Breakdown in behavior as a function of unclear communication

This study represents an attempt to assess the relationship between unclear communication and deviant behavior. It was hypothesized that as stimuli became less discriminable, and the consequences of responses became less predictable, behavior would become less efficient, and more inappropriate responses would be observed. To test this hypothesis, four groups of Ss from a prep school were given a verbal learning task consisting of lists of paired associates with two levels of discriminability. Ss were required to learn one of the lists to a criterion of one perfect trial. Upon reaching criterion, either 50% or 100% reversal was instituted. Following institution of reversal, all Ss were given two additional test trials. This study was replicated using students from a remedial school, in order to test for the influence of behavioral problems upon performance level in this task.

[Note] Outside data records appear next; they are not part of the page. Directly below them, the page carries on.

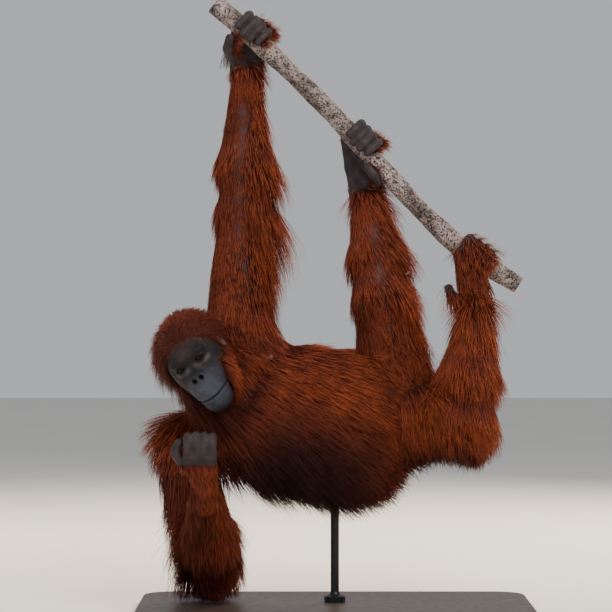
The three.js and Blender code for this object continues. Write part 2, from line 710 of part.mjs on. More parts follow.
// Coats that would cross are cut clear of the node named second
const clearOf = [
  ["upper_arm_left", "head"],
  ["torso", "head"],
  ["upper_arm_right", "head"],
  ["forearm_right", "head"],
  ["forearm_right", "torso"],
  ["upper_arm_right", "neck"],
  ["upper_arm_left", "neck"],
  ["torso", "shank_right"],
  ["thigh_left", "torso"],
  ["thigh_right", "thigh_left"],
  ["shank_left", "perch_branch"],
  ["forearm_left", "perch_branch"],
];
for (const [name, other] of clearOf)
  if (solids[name].intersect(solids[other]).volume() > 0)
    solids[name] = largest(solids[name].subtract(grown(solids[other], GAP)));

const orangutan = new THREE.Group();
for (const [name, solid] of Object.entries(solids)) {
  const clean = largest(solid.simplify(TOLERANCE.sliver));
  const mesh = new THREE.Mesh(geometryOf(clean), looks[name] ?? red);
  mesh.name = name;
  orangutan.add(mesh);
}

export default orangutan;
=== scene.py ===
"""Looks of a life-size orangutan that hangs from a slanting branch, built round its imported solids."""

import math

import bpy
import numpy as np
from mathutils.kdtree import KDTree
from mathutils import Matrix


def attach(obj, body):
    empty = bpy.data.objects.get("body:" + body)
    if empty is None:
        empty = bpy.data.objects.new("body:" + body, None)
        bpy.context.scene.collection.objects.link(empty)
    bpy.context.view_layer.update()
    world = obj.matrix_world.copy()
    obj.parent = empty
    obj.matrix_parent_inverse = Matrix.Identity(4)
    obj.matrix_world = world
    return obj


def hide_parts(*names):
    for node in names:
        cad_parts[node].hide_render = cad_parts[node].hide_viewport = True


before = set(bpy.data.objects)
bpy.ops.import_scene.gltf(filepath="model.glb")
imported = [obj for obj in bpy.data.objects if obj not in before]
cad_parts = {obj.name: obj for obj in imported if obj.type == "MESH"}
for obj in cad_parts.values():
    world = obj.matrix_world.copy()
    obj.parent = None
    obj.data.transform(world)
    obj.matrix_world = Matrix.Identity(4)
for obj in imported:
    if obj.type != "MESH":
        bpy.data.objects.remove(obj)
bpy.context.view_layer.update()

# Lengths below are millimetres in the row frame, as in the solids
MM = 0.001
DOWN = np.array([0.0, 0.0, -1.0])
SEED = 11
rng = np.random.default_rng(SEED)

# Grid steps of the skins
BODY_CELL = 6
HEAD_CELL = 1.9
HAND_CELL = 2.2
EAR_CELL = 1.6

# How softly neighbouring forms run into each other
BODY_BLEND = 12
FACE_BLEND = 7
HAND_BLEND = 2.2


def at(*values):
    return np.array(values, float)


def lengths(v):
    return np.linalg.norm(v, axis=1)


def ramp(x):
    """A value held between 0 and 1."""
    return np.clip(x, 0, 1)


def unit(v):
    return v / np.maximum(np.linalg.norm(v, axis=-1, keepdims=True), 1e-9)


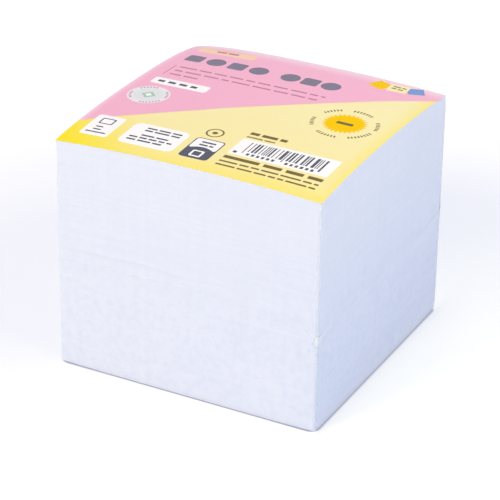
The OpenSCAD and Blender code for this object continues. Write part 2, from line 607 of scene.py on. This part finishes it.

The study yielded a 2 x 2 x 2 factorial design with two levels of discriminability, and two levels of reversal, using Ss from both schools. Three dependent variables were measured on all Ss: trials to criterion, number of errors after reversal was instituted, and number of inappropriate responses during reversal. The results supported the major hypotheses. The groups given the less discriminable word list showed a greater number of trials to criterion than those given the more discriminable list. The groups given 50% reversal showed more errors and inappropriate responses than the groups given 100% reversal. There were no statistically significant differences in performance between the two schools.